Assume that $A$ and $B$ do not share any eigenvalue. Let $X$ be a solution to the abovementioned homogeneuous equation. Then $AX=XB$, which can be lifted to $A^kX = XB^k$ for each $k \ge 0$ by mathematical induction. Consequently, $$ p(A) X = X p(B) $$ for any polynomial $p$. In particular, let $p$ be the characteristic polynomial of $A$. Then $$p(A)=0$$ due to the Cayley-Hamilton theorem; meanwhile, the spectral mapping theorem tells us $$ \sigma(p(B)) = p(\sigma(B)), $$ where $\sigma(\cdot)$ denotes the spectrum of a matrix. Since $A$ and $B$ do not share any eigenvalue, $p(\sigma(B))$ does not contain $0$, and hence $p(B)$ is nonsingular. Thus $X= 0$ as desired. This proves the "if" part of the theorem.

Now assume that $A$ and $B$ share an eigenvalue $\lambda$. Let $u$ be a corresponding right eigenvector for $A$, $v$ be a corresponding left eigenvector for $B$, and $X=u{v}^*$. Then $X\neq 0$, and $$ AX-XB = A(uv^*)-(uv^*)B = \lambda uv^*-\lambda uv^* = 0. $$ Hence $X$ is a nontrivial solution to the aforesaid homogeneous equation, justifying the "only if" part of the theorem.

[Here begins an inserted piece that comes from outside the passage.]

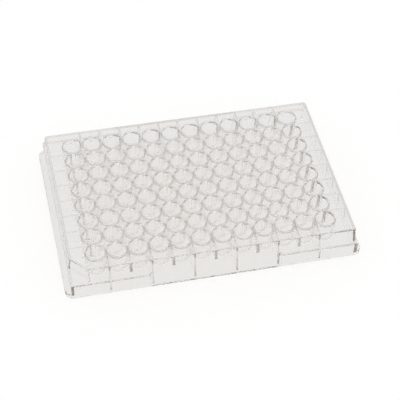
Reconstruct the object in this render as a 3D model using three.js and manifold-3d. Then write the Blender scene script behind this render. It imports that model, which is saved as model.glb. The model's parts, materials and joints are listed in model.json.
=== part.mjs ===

Q.E.D.

Remark. The theorem remains true if $\mathbb{C}$ is replaced by $\mathbb{R}$ everywhere. The proof for the "if" part is still applicable; for the "only if" part, note that both $\mathrm{Re}(uv^*)$ and $\mathrm{Im}(uv^*)$ satisfy the homogenous equation $AX-XB=0$, and they cannot be zero simultaneously.